Now this little jewel of autumn isn’t even sanctioned or acknowledged by the town. And this year’s was massive! I don’t know what the official count was, but I’m pretty sure I counted just over a million. I could be just a little off, but that’s what it seemed like to me. They came from everywhere too! I checked ID’s from as far west as Wyoming and as far north as Ontario. It seemed as if most of them were from the Midwest and Great Lakes regions. It’s astounding how colossal this subculture has grown to be. I never would have guessed that there were that many people willing to buy a $2,000 car and put $40,000 worth of accessories on it.

Molding your entire existence after the Fast and Furious movies is something I just can’t wrap my head around. If your heroes are Paul Walker and Vin Diesel, then you have most definitely installed a dimmer switch on your future. If your biggest long term goal right now is to save enough money to string neon lights around the under carriage of your 1989 Jetta, than you have narrowed down the field of paths before you exponentially. You pride yourself on being the only member of your entire car club in that suburb of Cleveland to currently have a girlfriend. Heads up there Sparkey, she’s only with you because she temporarily hates her father.
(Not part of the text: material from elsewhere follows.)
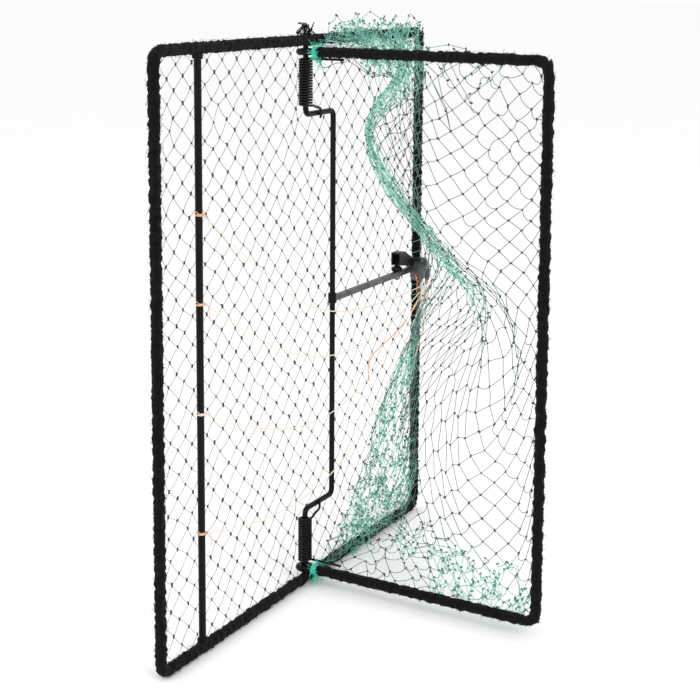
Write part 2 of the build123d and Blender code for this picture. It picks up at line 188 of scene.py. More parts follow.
railRadius = sizeOf("base_wrap_far").x / 2
trap = {
    "railX": middleOf("base_wrap_far").x,
    "topZ": middleOf("base_wrap_top").z,
    "bottomZ": middleOf("base_wrap_bottom").z,
    "bend": 0.010,
    "rod": 0.003,
    "axle": 0.0025,
    "bowEnd": middleOf("bow_wrap_side"),
    "bowTop": middleOf("bow_wrap_top").z,
    "bowBottom": middleOf("bow_wrap_bottom").z,
    "tripX": middleOf("trip_bar").x,
}
bowReach = math.hypot(trap["bowEnd"].x, trap["bowEnd"].y)
bowDirection = Vector((trap["bowEnd"].x, trap["bowEnd"].y, 0)) / bowReach
bowSide = Vector((-bowDirection.y, bowDirection.x, 0))  # square to the bow, towards the bag
middleZ = (trap["topZ"] + trap["bottomZ"]) / 2
print("rails at", round(trap["railX"], 4), "bow reach", round(bowReach, 4))


# materials

def enamelledSteel():
    # black enamel brushed on mild steel: even gloss, slight orange peel, a few scuffs that dull it
    material, tree, shader = startMaterial("blackEnamelOnSteel",
                                           {"Roughness": 0.38, "IOR": 1.5, "Specular IOR Level": 0.14})
    place = addNode(tree, "ShaderNodeTexCoord").outputs["Object"]
    patches = addNode(tree, "ShaderNodeTexNoise", {"Scale": 45.0, "Detail": 6.0, "Roughness": 0.65},
                      {"Vector": place})
    scuffs = addNode(tree, "ShaderNodeMapRange", {"From Min": 0.52, "From Max": 0.72},
                     {"Value": patches.outputs["Fac"]})
    peel = addNode(tree, "ShaderNodeTexNoise", {"Scale": 900.0, "Detail": 2.0}, {"Vector": place})
    tree.links.new(blendColours(tree, scuffs.outputs[0], "#050506", "#101012"), shader.inputs["Base Color"])
    rough = addNode(tree, "ShaderNodeMapRange", {"To Min": 0.32, "To Max": 0.6}, {"Value": scuffs.outputs[0]})
    tree.links.new(rough.outputs[0], shader.inputs["Roughness"])
    bump = addNode(tree, "ShaderNodeBump", {"Strength": 0.25, "Distance": 0.00012},
                   {"Height": peel.outputs["Fac"]})
    tree.links.new(bump.outputs[0], shader.inputs["Normal"])
    return material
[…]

Eventually she’s going to outgrow that and want a guy who has a job. And working one day a week for about four hours at the local auto parts store so you can get a 10% discount is not going to cut it.

I found myself sitting in traffic at a stop light looking around at all of these little fart cars whose roofs are about hip high to me if I were standing beside them. Suddenly I started giggling like a psychopath fantasizing that I drove a monster truck. How awesome would that be? When I noticed some of these trolls staring at me wondering why I was sitting alone and giggling, I looked right at them and ramped it up to full blown maniacal laughter. I sounded like Ming as the phrase, “The End?” appeared on the screen at the end of the movie Flash Gordon just before the Queen song started playing.

And that folks, will do it for this week as I’m out of space. Thanks for playing along everybody.